Let $\delta = \theta_{\text{MLE}} - \theta$ be the distribution of the error of the estimator $\theta_{\text{MLE}}$, then the following is a confidence interval for $\theta$:

$$
\left[\widehat{\theta} - \delta_{0.25}, \widehat{\theta} + \delta_{0.975}\right]
$$

where $\delta_{0.25}, \delta_{0.975}$ are the 2.5% and 97.5% thresholds of $\delta$ respectively.

We can take advantage of the asymptotic normality of the MLE and approximate the distribution of $\delta$ as a Gaussian distribution.

## Interpretation of Confidence Intervals

It is very easy to misinterpret confidence intervals! 

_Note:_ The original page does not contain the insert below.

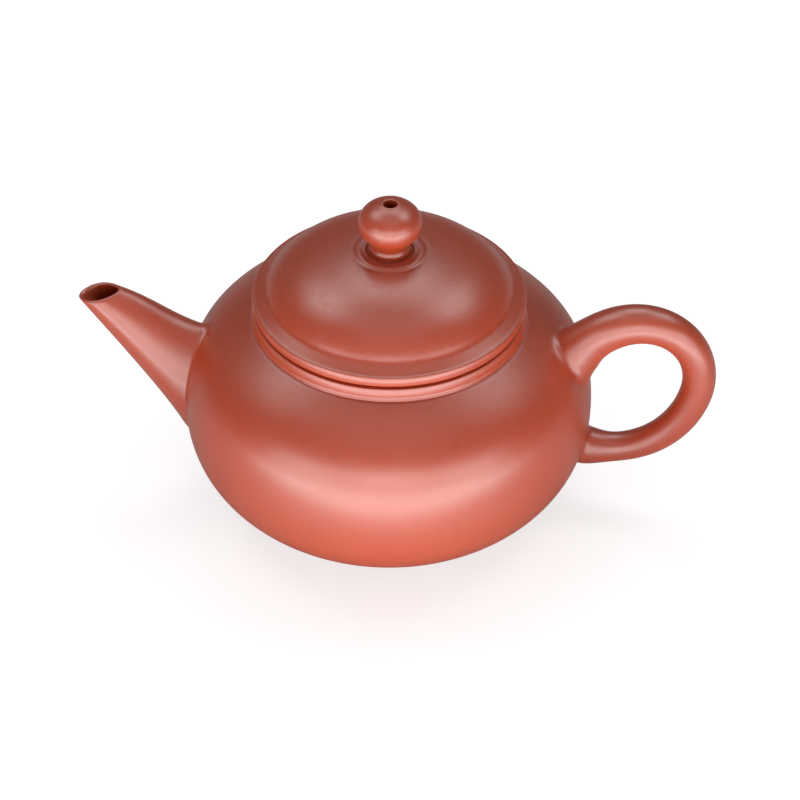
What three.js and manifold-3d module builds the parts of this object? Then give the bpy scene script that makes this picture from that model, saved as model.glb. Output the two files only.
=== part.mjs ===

**A Simplified Rule:** When in doubt, treat the confidence interval just as an **indication of the precision of the measurement.** 

If you estimated some quantity in a study with a confidence interval of $[17 - 6, 17 + 6]$ and someone else estimated it with a confidence interval of $[23 - 5, 23 + 5]$, then there is little reason to think that the two studies are inconsistent. 

On the other hand, if your estimate gives $[17 - 2, 17 + 2]$ and the other estimate is $[23 - 1, 23 + 1]$, then there is evidence that these studies differ.

## Bootstrap Confidence Intervals

In practice, we may not know how to approximate the sampling distribution of $\theta_{\text{MLE}}$. We can approximate the sampling distribution by ***bootstraping***, i.e. we simulate samples $X^{\theta}$ with size $N$ from $p_{\theta}$ by sampling observations with size $N$ from the observed data (also with size $N$). 

We denote MLE obtained on a bootstrap sample by $\theta^{\text{bootstrap}}_{\text{MLE}}$. When $N$ is sufficiently large, $\theta^{\text{bootstrap}}_{\text{MLE}}$ approximates the distribution of $\theta_{\text{MLE}}$.

Thus, we can approximate the 95% confidence interval of $\theta$ using $\theta^{\text{bootstrap}}_{\text{MLE}}$.